There's a morbid wish that in the middle of the Brahms,(which is performed second),I will rise from the dead on the spot and scare the mourners out of their astral bodies!!!

I admire Mr. Riley for composing the piece for Adam Harrington and for Dad in performing it. It is in the Brahms, about 12 minutes into the work, that my entire body shakes from the power of the work and leaves me transported to the other side. So the reason to hope for the reverse!!
Pliable said…
Garth Trinkl's thoughtful comment above omits what I personally consider to be the greatest 20th century musical tribute to a departed young person.

In 1935 Herbert Howell's nine-year-old son Michael had died suddenly of polio.
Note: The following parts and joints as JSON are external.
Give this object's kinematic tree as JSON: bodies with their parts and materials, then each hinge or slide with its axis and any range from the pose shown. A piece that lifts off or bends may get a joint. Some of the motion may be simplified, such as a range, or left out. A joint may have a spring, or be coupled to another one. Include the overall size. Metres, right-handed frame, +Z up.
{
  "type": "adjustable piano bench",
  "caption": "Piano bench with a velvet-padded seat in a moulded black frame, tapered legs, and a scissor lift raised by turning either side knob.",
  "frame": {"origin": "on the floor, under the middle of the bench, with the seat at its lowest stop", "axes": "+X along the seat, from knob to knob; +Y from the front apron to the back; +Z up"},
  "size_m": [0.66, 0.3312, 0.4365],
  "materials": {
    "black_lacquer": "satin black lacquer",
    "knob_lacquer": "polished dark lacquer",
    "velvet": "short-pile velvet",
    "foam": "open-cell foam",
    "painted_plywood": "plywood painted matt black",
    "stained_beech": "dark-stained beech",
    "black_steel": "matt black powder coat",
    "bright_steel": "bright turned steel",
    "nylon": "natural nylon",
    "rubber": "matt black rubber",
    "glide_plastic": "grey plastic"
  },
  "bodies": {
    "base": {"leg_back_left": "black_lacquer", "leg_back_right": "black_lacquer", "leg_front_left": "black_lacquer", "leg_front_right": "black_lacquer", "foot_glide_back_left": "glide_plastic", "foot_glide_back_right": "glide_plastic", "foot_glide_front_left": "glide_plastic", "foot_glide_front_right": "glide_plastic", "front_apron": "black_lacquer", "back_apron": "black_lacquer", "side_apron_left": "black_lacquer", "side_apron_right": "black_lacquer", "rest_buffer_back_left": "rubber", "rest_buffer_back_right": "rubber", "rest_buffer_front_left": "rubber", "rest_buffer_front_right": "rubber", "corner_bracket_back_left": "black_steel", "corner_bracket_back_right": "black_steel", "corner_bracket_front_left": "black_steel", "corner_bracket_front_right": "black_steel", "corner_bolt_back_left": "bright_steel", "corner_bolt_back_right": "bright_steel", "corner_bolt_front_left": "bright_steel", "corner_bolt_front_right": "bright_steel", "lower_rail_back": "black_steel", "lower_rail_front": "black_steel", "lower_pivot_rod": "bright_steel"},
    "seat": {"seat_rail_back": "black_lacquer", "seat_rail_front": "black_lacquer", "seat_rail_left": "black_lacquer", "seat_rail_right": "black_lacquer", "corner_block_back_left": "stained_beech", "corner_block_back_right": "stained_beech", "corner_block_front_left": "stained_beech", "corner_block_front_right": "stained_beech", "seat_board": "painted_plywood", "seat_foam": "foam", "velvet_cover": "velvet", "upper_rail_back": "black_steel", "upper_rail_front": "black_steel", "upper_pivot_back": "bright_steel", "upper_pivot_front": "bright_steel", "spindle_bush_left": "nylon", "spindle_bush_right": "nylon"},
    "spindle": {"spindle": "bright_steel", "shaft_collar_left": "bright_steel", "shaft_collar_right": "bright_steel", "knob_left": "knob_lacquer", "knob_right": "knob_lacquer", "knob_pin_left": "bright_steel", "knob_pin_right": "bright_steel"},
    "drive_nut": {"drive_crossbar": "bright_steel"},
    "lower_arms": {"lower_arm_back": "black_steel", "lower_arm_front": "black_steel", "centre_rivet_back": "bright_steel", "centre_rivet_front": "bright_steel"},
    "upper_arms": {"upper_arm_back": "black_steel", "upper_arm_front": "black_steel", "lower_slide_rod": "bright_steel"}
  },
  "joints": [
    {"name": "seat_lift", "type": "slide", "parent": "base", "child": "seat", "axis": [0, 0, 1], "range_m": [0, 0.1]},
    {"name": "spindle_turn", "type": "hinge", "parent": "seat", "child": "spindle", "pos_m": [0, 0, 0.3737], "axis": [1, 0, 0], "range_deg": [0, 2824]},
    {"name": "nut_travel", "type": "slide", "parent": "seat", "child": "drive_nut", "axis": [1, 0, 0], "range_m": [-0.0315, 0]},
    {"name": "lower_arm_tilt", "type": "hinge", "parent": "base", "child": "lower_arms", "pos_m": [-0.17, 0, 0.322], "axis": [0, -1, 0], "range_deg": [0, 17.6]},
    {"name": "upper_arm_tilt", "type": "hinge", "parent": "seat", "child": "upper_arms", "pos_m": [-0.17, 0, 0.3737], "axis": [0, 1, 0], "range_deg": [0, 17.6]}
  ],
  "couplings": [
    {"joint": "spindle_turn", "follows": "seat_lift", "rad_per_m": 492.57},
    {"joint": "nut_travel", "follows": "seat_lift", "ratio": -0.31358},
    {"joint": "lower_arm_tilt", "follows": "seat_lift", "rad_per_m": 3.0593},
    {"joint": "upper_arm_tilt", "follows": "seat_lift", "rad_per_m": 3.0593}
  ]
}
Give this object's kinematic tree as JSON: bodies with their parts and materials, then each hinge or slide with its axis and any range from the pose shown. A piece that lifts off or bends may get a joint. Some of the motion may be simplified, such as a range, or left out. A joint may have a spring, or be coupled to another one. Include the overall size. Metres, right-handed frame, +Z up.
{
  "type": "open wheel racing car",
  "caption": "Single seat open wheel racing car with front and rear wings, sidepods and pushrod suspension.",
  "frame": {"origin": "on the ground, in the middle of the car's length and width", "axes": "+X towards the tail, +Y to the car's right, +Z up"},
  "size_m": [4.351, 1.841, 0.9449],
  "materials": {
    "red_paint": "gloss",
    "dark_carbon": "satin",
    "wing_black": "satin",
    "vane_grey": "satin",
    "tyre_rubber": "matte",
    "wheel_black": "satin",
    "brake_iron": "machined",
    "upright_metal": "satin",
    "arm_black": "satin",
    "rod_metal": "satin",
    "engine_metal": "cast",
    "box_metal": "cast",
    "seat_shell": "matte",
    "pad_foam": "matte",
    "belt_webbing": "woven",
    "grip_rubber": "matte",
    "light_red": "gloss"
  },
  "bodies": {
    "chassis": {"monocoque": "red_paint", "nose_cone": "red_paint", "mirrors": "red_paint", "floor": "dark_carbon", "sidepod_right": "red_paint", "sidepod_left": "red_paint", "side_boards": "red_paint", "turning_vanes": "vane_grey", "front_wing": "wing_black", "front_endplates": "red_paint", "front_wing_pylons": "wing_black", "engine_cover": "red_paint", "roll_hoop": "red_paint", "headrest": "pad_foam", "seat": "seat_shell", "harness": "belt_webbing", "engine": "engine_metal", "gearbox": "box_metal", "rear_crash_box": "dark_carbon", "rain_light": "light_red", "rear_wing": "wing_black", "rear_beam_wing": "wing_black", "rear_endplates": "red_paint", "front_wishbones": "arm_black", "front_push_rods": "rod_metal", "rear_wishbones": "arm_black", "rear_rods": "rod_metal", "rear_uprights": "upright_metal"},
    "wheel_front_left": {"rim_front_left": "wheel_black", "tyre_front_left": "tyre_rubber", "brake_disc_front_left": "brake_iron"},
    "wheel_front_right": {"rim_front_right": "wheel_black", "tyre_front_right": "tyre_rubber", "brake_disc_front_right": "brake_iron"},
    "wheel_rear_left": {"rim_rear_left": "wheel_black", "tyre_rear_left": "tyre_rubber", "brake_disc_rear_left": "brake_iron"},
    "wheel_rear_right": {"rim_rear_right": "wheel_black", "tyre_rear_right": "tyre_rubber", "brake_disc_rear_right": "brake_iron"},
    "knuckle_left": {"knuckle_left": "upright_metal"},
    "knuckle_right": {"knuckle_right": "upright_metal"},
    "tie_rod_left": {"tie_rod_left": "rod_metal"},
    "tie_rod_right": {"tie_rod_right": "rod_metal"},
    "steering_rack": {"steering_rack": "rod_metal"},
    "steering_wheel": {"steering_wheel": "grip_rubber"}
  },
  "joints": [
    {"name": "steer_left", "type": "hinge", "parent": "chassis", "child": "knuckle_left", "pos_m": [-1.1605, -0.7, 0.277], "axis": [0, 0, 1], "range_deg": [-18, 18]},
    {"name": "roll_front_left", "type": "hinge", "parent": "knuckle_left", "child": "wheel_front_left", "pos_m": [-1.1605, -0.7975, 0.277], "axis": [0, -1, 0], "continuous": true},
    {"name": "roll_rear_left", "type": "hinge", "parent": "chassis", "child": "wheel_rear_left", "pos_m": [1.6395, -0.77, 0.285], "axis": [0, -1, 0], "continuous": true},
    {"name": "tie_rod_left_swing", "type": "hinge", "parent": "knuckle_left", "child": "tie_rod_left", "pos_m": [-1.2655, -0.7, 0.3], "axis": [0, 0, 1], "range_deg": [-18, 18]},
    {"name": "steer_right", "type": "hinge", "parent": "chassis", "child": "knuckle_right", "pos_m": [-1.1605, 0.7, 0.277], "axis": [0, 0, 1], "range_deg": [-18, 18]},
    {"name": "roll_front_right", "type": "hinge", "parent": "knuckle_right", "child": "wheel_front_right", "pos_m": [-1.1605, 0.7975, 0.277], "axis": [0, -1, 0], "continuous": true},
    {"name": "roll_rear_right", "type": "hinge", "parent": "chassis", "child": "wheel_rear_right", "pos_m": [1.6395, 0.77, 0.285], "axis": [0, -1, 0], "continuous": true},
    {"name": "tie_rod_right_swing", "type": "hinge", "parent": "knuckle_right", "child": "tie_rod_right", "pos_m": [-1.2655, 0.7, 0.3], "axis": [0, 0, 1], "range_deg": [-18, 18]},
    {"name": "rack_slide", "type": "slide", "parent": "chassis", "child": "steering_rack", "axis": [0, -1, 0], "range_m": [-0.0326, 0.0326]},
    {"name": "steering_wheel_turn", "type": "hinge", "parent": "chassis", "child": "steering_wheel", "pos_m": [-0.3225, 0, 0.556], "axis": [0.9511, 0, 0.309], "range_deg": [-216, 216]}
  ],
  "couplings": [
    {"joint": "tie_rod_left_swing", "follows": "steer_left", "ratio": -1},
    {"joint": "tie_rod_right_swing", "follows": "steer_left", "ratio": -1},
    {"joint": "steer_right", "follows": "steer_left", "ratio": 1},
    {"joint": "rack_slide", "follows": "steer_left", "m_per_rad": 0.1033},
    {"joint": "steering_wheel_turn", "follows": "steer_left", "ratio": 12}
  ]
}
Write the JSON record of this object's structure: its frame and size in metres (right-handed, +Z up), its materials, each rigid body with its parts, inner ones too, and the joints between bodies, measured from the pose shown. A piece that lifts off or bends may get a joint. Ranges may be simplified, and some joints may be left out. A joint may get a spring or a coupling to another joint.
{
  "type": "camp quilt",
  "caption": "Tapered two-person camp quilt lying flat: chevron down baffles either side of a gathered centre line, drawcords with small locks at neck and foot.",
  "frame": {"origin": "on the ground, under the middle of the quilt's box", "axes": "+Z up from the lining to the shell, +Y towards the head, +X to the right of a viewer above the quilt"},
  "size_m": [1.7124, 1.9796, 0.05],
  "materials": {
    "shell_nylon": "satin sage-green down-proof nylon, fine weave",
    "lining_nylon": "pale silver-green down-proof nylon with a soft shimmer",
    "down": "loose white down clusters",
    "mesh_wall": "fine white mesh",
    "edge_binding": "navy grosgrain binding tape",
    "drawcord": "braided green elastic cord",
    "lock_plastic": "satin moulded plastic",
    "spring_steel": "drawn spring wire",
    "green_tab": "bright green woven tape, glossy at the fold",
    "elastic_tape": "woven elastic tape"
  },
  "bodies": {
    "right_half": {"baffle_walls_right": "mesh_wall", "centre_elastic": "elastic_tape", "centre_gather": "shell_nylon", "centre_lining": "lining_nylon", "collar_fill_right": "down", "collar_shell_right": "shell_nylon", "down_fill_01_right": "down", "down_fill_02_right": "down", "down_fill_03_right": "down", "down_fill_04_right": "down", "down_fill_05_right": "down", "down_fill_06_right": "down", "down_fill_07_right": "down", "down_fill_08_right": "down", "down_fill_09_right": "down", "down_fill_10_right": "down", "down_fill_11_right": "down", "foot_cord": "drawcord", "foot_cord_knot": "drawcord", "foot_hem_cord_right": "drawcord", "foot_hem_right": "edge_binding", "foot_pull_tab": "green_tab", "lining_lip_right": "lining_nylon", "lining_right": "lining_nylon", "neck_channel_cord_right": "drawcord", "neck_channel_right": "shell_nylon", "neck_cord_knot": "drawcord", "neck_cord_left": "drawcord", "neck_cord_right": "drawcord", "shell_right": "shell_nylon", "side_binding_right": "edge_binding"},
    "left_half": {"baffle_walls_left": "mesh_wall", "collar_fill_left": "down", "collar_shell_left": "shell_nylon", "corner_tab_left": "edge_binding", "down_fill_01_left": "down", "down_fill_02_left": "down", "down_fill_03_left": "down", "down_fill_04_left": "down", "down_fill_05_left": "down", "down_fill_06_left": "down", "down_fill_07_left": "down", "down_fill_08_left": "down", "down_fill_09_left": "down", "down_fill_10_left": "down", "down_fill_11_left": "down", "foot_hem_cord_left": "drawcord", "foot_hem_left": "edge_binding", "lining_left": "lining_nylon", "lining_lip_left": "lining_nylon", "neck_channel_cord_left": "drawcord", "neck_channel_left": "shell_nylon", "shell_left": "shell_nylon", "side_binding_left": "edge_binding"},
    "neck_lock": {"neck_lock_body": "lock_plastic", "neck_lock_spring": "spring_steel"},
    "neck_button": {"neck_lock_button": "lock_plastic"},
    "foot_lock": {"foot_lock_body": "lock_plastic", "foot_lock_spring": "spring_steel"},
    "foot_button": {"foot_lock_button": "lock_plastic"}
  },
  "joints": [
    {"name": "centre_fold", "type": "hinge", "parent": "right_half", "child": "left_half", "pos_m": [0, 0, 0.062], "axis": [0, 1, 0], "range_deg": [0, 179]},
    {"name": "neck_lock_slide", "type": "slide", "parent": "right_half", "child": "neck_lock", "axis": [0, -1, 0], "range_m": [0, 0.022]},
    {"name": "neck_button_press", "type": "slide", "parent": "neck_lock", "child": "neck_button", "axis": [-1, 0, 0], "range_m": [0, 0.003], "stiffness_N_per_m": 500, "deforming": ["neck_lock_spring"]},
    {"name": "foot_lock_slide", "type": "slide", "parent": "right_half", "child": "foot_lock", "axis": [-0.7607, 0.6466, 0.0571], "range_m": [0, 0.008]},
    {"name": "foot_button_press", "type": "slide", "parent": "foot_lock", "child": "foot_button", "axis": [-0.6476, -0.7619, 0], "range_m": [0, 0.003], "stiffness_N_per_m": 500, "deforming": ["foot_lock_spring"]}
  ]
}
He composed his infinitely moving Hymnus Paradisi in 1938, but for years it remained what he described as "a personal, almost secret, document". But with Vaughan Williams' encouragement Howells conducted it at the Three Choirs Festival in 1950 to great critical acclaim.

There are several fine recordings in the catalogue including one from Naxos. I savour a BBC recording on CD from the 1977 Three Choirs in Gloucester Cathedral with Donald Hunt conducting.

By one of those moving overgrown path coincidences Victoria's sublime Officium defunctorum of 1605 plays on BBC Radio 3 as I write this on a beautiful autumn morning in the UK.
Garth Trinkl said…
pliable, my omission was not intentional since I knew that Herbert Howell's and his son would be on your mind, and that you could cite Howell's Hymnus Paradisi and its circumstances much more poignantly than I could. (Wasn't the Howells Requiem also a shorter tribute to his son, if I am not mistaken?)

I mentioned George Rochberg, Richard Wernick, and Andrew Imbrie simply because -- like Terry Riley they are nominally American composers -- and your readers both in Europe (incl. UK) and the U.S. might not know about these composers' tributes -- all to their sons.

(I knew Andrew Imbrie's son John --though not well at all. My family rented half a rambling old brown shingle house in the Berkeley hills from John's piano teacher, Helen Scheville, and I used to join them sometimes on the violin for simple pieces and arrangements.)